** Recorded information **
'''
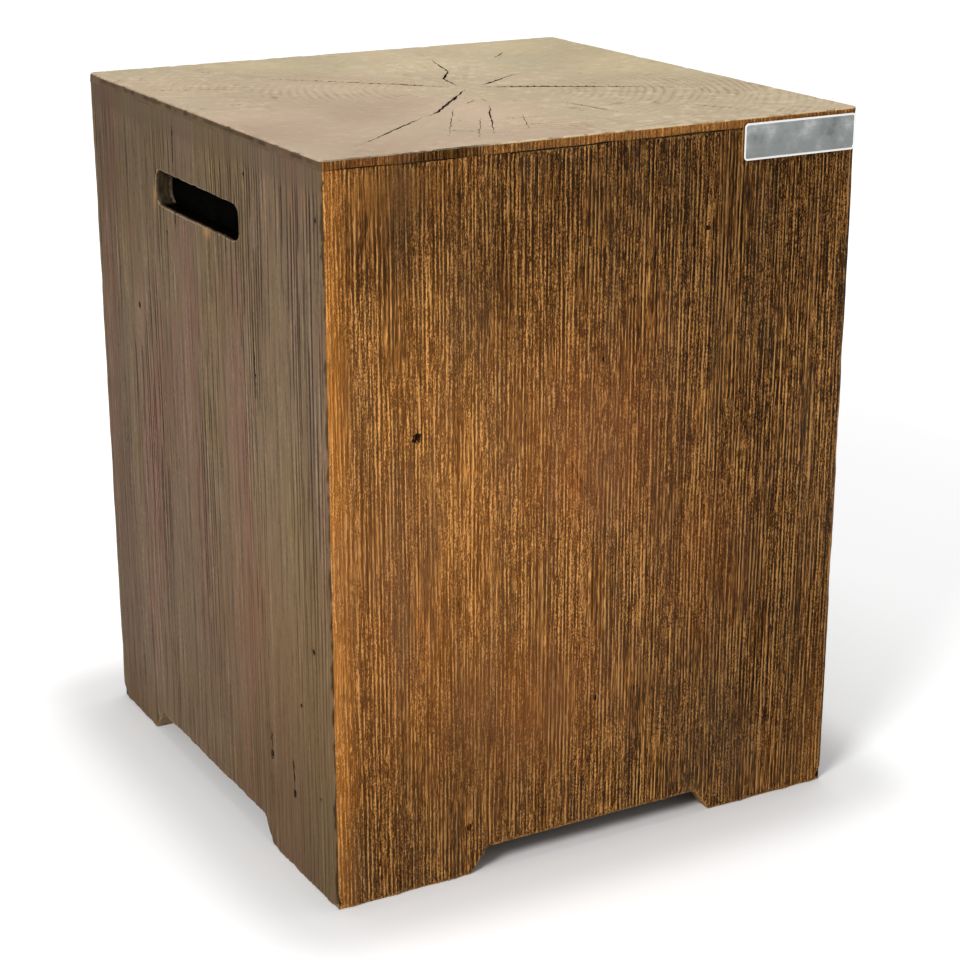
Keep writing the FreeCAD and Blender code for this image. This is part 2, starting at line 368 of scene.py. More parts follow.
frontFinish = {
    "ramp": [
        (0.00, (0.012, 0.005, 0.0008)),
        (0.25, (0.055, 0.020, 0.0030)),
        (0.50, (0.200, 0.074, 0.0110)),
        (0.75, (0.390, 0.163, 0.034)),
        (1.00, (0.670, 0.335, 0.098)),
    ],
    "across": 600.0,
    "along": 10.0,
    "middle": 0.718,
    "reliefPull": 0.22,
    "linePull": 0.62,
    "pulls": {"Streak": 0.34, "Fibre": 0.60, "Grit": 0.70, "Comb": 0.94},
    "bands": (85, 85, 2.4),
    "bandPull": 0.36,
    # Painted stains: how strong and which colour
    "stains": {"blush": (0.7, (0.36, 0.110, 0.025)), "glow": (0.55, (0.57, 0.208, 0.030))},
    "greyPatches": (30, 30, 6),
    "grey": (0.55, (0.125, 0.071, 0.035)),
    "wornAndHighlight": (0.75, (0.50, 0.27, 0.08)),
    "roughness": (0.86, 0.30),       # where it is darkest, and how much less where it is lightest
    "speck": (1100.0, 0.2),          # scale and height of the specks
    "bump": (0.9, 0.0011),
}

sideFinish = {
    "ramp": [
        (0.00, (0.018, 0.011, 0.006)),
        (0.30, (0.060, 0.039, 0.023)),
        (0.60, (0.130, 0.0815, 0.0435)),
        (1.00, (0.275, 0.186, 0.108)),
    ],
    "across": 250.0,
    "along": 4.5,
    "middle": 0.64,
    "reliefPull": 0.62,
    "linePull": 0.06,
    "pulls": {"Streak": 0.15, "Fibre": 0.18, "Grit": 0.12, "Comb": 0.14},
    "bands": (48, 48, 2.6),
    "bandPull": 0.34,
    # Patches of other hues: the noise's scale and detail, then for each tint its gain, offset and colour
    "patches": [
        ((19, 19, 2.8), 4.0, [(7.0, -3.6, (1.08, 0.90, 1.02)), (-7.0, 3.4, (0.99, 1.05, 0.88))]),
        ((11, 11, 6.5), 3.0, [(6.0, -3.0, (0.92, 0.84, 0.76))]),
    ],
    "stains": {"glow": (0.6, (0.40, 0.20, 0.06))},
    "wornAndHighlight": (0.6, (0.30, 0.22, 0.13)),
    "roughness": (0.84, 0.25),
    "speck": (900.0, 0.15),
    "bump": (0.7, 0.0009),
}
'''
** To be done **
Word for word, write out all of the data above.

** Solution for this problem **
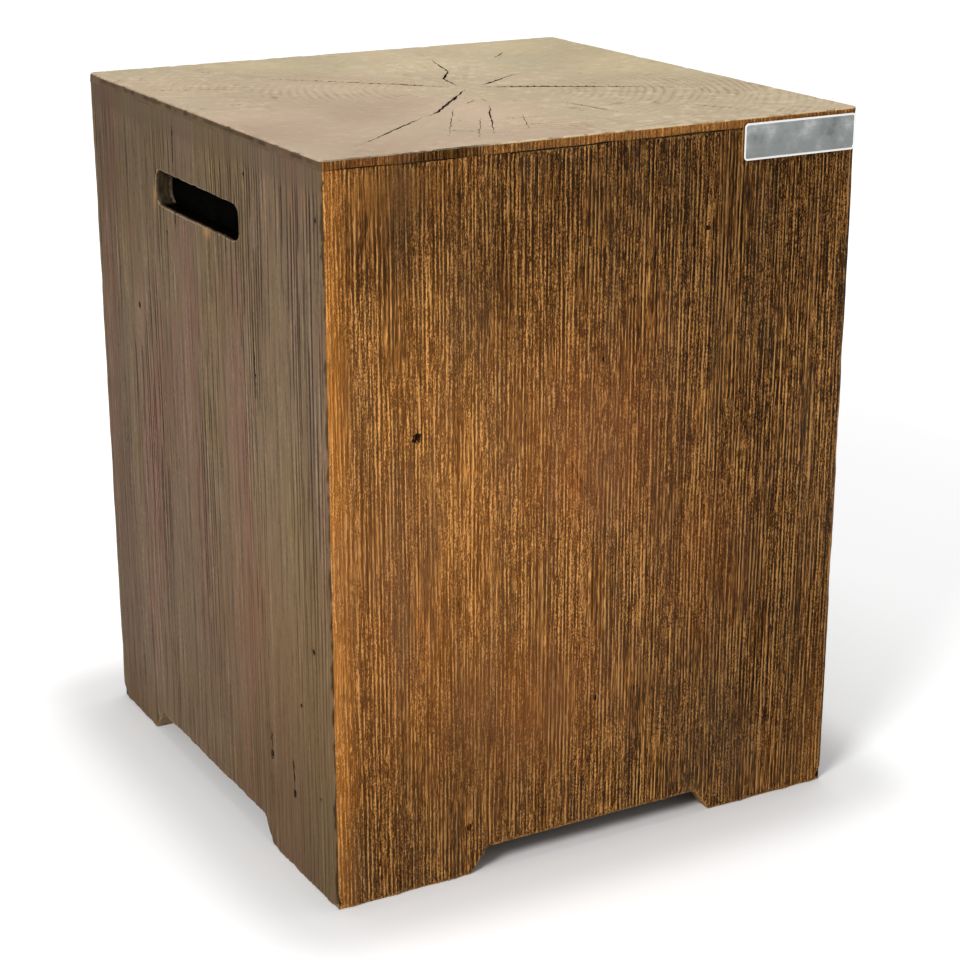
Keep writing the FreeCAD and Blender code for this image. This is part 2, starting at line 368 of scene.py. More parts follow.
frontFinish = {
    "ramp": [
        (0.00, (0.012, 0.005, 0.0008)),
        (0.25, (0.055, 0.020, 0.0030)),
        (0.50, (0.200, 0.074, 0.0110)),
        (0.75, (0.390, 0.163, 0.034)),
        (1.00, (0.670, 0.335, 0.098)),
    ],
    "across": 600.0,
    "along": 10.0,
    "middle": 0.718,
    "reliefPull": 0.22,
    "linePull": 0.62,
    "pulls": {"Streak": 0.34, "Fibre": 0.60, "Grit": 0.70, "Comb": 0.94},
    "bands": (85, 85, 2.4),
    "bandPull": 0.36,
    # Painted stains: how strong and which colour
    "stains": {"blush": (0.7, (0.36, 0.110, 0.025)), "glow": (0.55, (0.57, 0.208, 0.030))},
    "greyPatches": (30, 30, 6),
    "grey": (0.55, (0.125, 0.071, 0.035)),
    "wornAndHighlight": (0.75, (0.50, 0.27, 0.08)),
    "roughness": (0.86, 0.30),       # where it is darkest, and how much less where it is lightest
    "speck": (1100.0, 0.2),          # scale and height of the specks
    "bump": (0.9, 0.0011),
}

sideFinish = {
    "ramp": [
        (0.00, (0.018, 0.011, 0.006)),
        (0.30, (0.060, 0.039, 0.023)),
        (0.60, (0.130, 0.0815, 0.0435)),
        (1.00, (0.275, 0.186, 0.108)),
    ],
    "across": 250.0,
    "along": 4.5,
    "middle": 0.64,
    "reliefPull": 0.62,
    "linePull": 0.06,
    "pulls": {"Streak": 0.15, "Fibre": 0.18, "Grit": 0.12, "Comb": 0.14},
    "bands": (48, 48, 2.6),
    "bandPull": 0.34,
    # Patches of other hues: the noise's scale and detail, then for each tint its gain, offset and colour
    "patches": [
        ((19, 19, 2.8), 4.0, [(7.0, -3.6, (1.08, 0.90, 1.02)), (-7.0, 3.4, (0.99, 1.05, 0.88))]),
        ((11, 11, 6.5), 3.0, [(6.0, -3.0, (0.92, 0.84, 0.76))]),
    ],
    "stains": {"glow": (0.6, (0.40, 0.20, 0.06))},
    "wornAndHighlight": (0.6, (0.30, 0.22, 0.13)),
    "roughness": (0.84, 0.25),
    "speck": (900.0, 0.15),
    "bump": (0.7, 0.0009),
}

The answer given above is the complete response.